While Vail Resort's recently announced $1.4-billion takeover of Whistler Blackcomb Holdings is poised to introduce Whistler to a wider audience, local realtors don't expect the deal will have a huge impact on home prices.
"I don't think there's anything to suggest that prices will go up, but we might see some increase in sales activity, subject to all kinds of things," said Pat Kelly, president of the Whistler Real Estate Company.
With Vail Resorts' marketing reach and international cachet, not to mention Whistler's affordability compared to other major U.S. ski destinations, Kelly said Whistler will certainly be an attractive draw to potential investors. But he believes there is another, more influential factor at play.
"I still think the biggest draw into the resort and into Vancouver over the last little while has been the exchange rate as far as foreign buyers go," he said. "For anyone who has their wealth in U.S. funds, it's been a big advantage to them when it comes to buying and negotiating."
But it's important to remember how the housing markets in places like Vail and Aspen differ from Whistler's, said Re/Max Sea to Sky realtor Ann Chiasson.
"As mountain standards go, our real estate is very inexpensive compared to Vail. It's ridiculous. Aspen's the same... they're selling houses for $15 million or $20 million," she said. "We're probably not going to see that kind of activity because we don't have a lot of places where we can achieve that. Firstly, they're restricted in the amount of building they can do the same as we are, so yes, our prices will go up, but not everybody aspires to owning a $15-million to $20-million house."
As of July, the average price of a single family detached home in Whistler was $1.28 million, up 23 per cent from last year. A townhome was $755,000, up 25 per cent, while the average apartment cost $353,000, a 32-per-cent jump.
Chiasson doesn't see that trend continuing, however.
"To put it simply, there is a point at which the price becomes not prohibitive, but makes you think about what you're doing," she noted. "When the price hits that point, people think and the market starts to negotiate once again. That's where we are now: A more normal market."
With all the recent attention on foreign investors' role in Vancouver's real estate sector, some have predicted that Whistler could see some spillover from the city's recently instituted 15-per-cent foreign buyers tax.
Resort realtors, however, aren't convinced.
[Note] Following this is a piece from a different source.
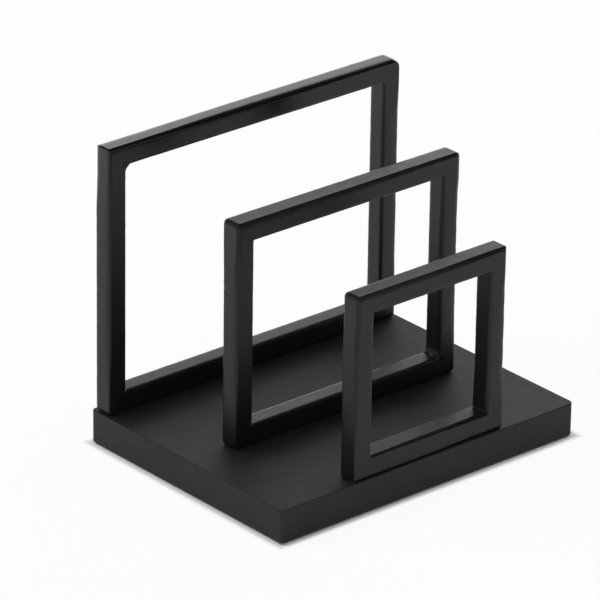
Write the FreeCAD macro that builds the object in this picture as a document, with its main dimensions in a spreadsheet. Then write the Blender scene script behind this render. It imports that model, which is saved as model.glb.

"As far as foreigners go, it's important to remember Whistler's not the only place they can look at," Kelly said, adding that Whistler isn't an "investment-driven" market like Vancouver.
"It's been a long time since I've seen somebody plunk down $800,000, rent a property out, and never visit it again," he said.
"We're probably seeing some people that have been cashing in in Vancouver coming up and buying. But are we the huge beneficiaries of that? Not really," added Chiasson, who pointed to other popular markets for Chinese buyers, such as New York, San Francisco and Toronto. "We don't have that much product in Whistler. We can't accommodate the world, really."
Looking at Vail Resorts' past real estate strategy, according to its development company's website, one of the primary goals is "to increase the bed base at the foot of our mountain resort, enhance the resort aesthetics, significantly add new amenities," all of which "enhances and drives our potential Mountain and Lodging profitability."
In recent years, however, Vail Resorts has shifted away from developing real estate itself, instead relying on third-party developers, a strategy that will continue in Whistler, according to an emailed statement from VP of corporate communications Kelly Ladyga.
Quoted in a January 2015 story in the Vail Daily, CEO Rob Katz told a meeting of the Vail Homeowners Association (VHA) that perhaps "90 per cent" of the company's past conflicts with communities stemmed from disputes over development projects.
"Now we can sit on the same side as communities," Katz said at the time, adding that the strategy allows the resort company to work with developers to create solutions to existing parking, transit or other infrastructural challenges.
In an email to Pique, VHA director Jim Lamont said it's still early to know what the full impact of the company's acquisition will be on Whistler's housing market. He did note that a review of Vail's real estate market indicated that its prime location, Vail Village, "has seen a flattening of values since the beginning of the year (and perhaps prior to)."